When Alexander invaded, he was seeking the kingship of Asia, a loose term but one that would have been understood by his contemporaries and would, in a different way, be understood by those who thought the Persians had taken over from the Babylonians and Assyrians.
So Alexander was not a Western interloper; he was someone who came to the East to claim a right he thought he had earned, but he came with an understanding of what he was doing.
When he reached Egypt, he went through the process that was required to recognise the Pharaoh.
When he went to Babylon, he took part in the Spring festival.
When he came to Susa, he was enthroned on the throne of the Persian king, wearing Persian dress.
He became part of the ruling elite of an empire that was now under Macedonian control.
Now, this is not a story that you may be familiar with. This is not the story that most histories of Alexander tell. Why am I trying to tell you a different story? Because it’s true. But why do we have such a false impression of Alexander is the Romans. It suited the Romans to present the Persians as the enemy, because to the East of the Euphrates was a territory they tried and failed, and tried again and failed again to take. For the Romans the lands to the East of the Euphrates were the lands of the barbarians. And it was the Romans who wrote most of what we read about Alexander today.
We rely on the Romans’ understanding of this world. They were a people skilled in warfare, skilled in conflict, and perhaps a little unwilling to understand, a little too ready to fight.
And it’s because Alexander became a hero, a model in different ways to different Romans, both positive and negative, that it became important to present Alexander as fighting a barbarian, non-Roman enemy.
And one of the things that we need to do, if we are to understand what has gone wrong now, is to recognise the misunderstandings of history, and try not to make the same mistake again and again.
The misunderstanding of history begins when we start to shape the past in the image of the present, and then say that we are shaping the present in the image of the past. The Romans started the process; it’s carrying on now: every time anyone crosses the Euphrates, any time anyone goes into Syria, or Iraq or Iran, or Afghanistan, it’s bound to end in conflict. But that isn’t the case, and Alexander, properly understood, seen through the eyes of his contemporaries, is a model for other ways of behaving.

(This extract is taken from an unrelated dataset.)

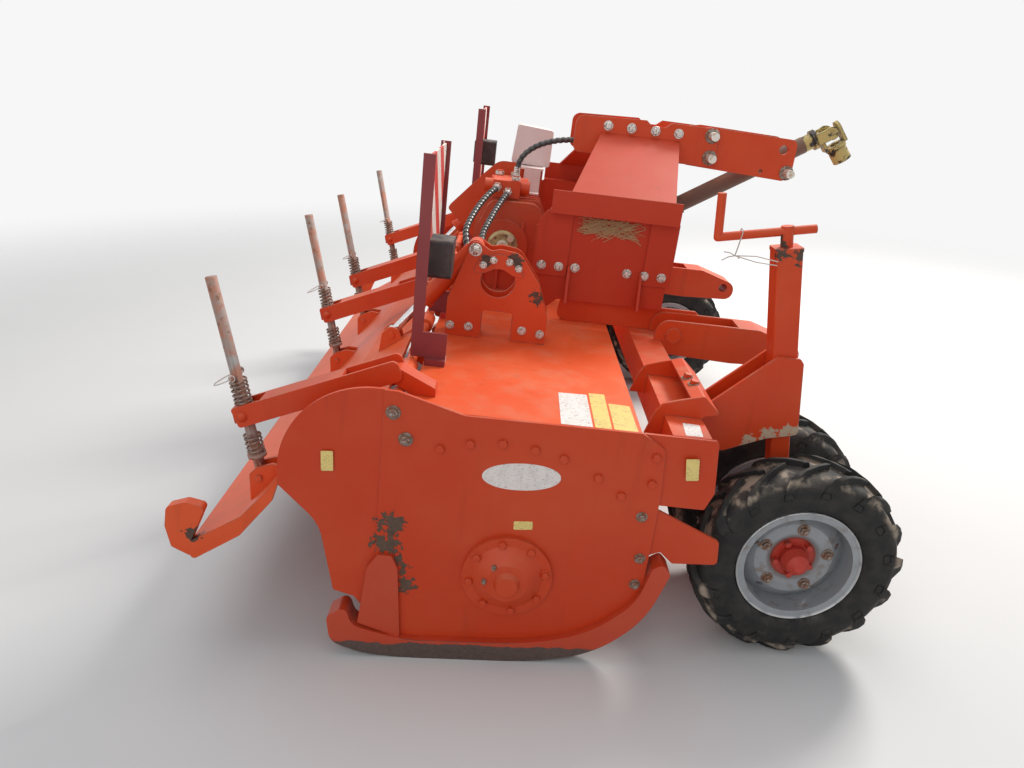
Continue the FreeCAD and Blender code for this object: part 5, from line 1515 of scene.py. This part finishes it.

Yes, he was a great general. Yes, he was engaged in a mission to gain control. But he was fighting on equal terms with the likes of Darius the Persian. He was going there understanding what he was doing.
War was endemic in the ancient world: pretty well endemic in the modern world. But conflict, if it comes without understanding, is not going to achieve anything.
I am not offering you Alexander as a model, but I am offering you the Alexander of history. The misunderstanding of Alexander is something that bedevils subsequent history and conflict.